Reputation: 463
I have a big xhtml file with lots of junk text that I don't need. I only need whatever text that lies between two specific strings that occur many times within that file, e.g.
<html>
<xyz> unneeded text </xyz>
<mytag> important text1 </mytag>
<xyz> unneeded text </xyz>
<xyz> unneeded text </xyz>
<mytag> important text2 </mytag>
<mytag> important text3 </mytag>
<xyz> unneeded text </xyz>
</html>
My output should be:
important text1
important text2
important text3
I need to do that using Bash script.
Thanks for your help
Upvotes: 0
Views: 56
Reputation: 195039
Using regex on Xml format is risky, particularly with line based text processing tool grep. You cannot make sure that the result is always correct.

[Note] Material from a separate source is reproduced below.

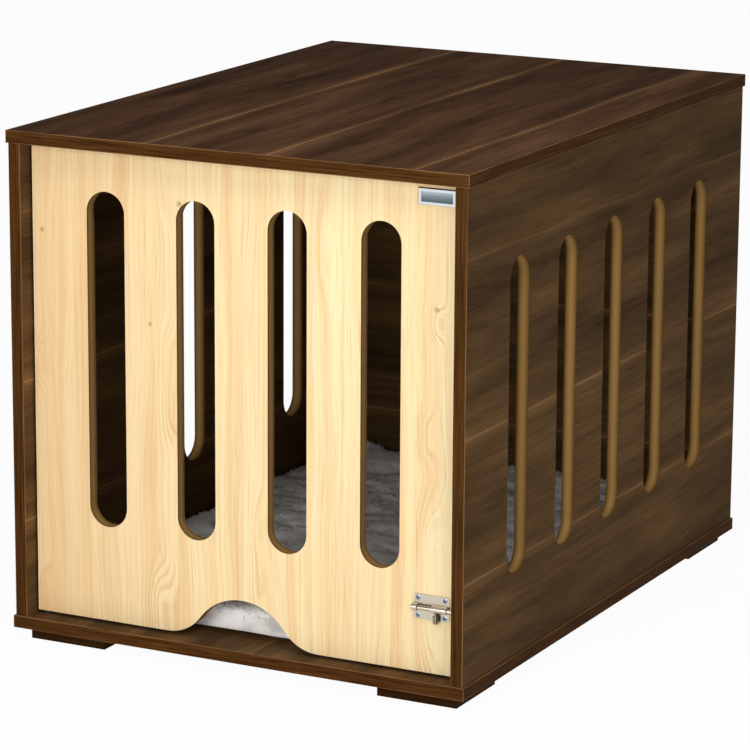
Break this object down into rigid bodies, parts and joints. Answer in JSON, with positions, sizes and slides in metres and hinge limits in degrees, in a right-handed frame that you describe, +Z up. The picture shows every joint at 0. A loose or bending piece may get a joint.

If your input was valid xml format, I would go with xml way: xpath expression.
With tool xmlstarlet
, you can do:
xmlstarlet sel -t -v "//mytag/text()" file.xml
It gives the desired output.
You can also do it with xmllint
, however, you need do some further filtering on the output.
Upvotes: 2
Reputation: 8769
Using XML parser is a better approach, there are also command line tools for xml parsing in Linux, eg: xmllint
but you can do it using grep
like this:
$ cat data1
<html>
<xyz> unneeded text </xyz>
<mytag> important text1 </mytag>
<xyz> unneeded text </xyz>
<xyz> unneeded text </xyz>
<mytag> important text2 </mytag>
<mytag> important text3 </mytag>
<xyz> unneeded text </xyz>
</html>
$ grep -oP '(?<=<mytag>).*(?=</mytag>)' data1
important text1
important text2
important text3
$
(?<=<mytag>).*(?=</mytag>)
this extracts text using positive lookahead and lookbehind assertions
Upvotes: 0
Reputation: 41987
Using an XML parser would be the best way to go.
Solution using grep
with PCRE:
grep -Po '^<mytag>\s*\K.*?(?=\s*</mytag>$)'
Example:
$ cat file.xml
<html>
<xyz> unneeded text </xyz>
<mytag> important text1 </mytag>
<xyz> unneeded text </xyz>
<xyz> unneeded text </xyz>
<mytag> important text2 </mytag>
<mytag> important text3 </mytag>
<xyz> unneeded text </xyz>
</html>
$ grep -Po '^<mytag>\s*\K.*?(?=\s*</mytag>$)' file.xml
important text1
important text2
important text3
Upvotes: 0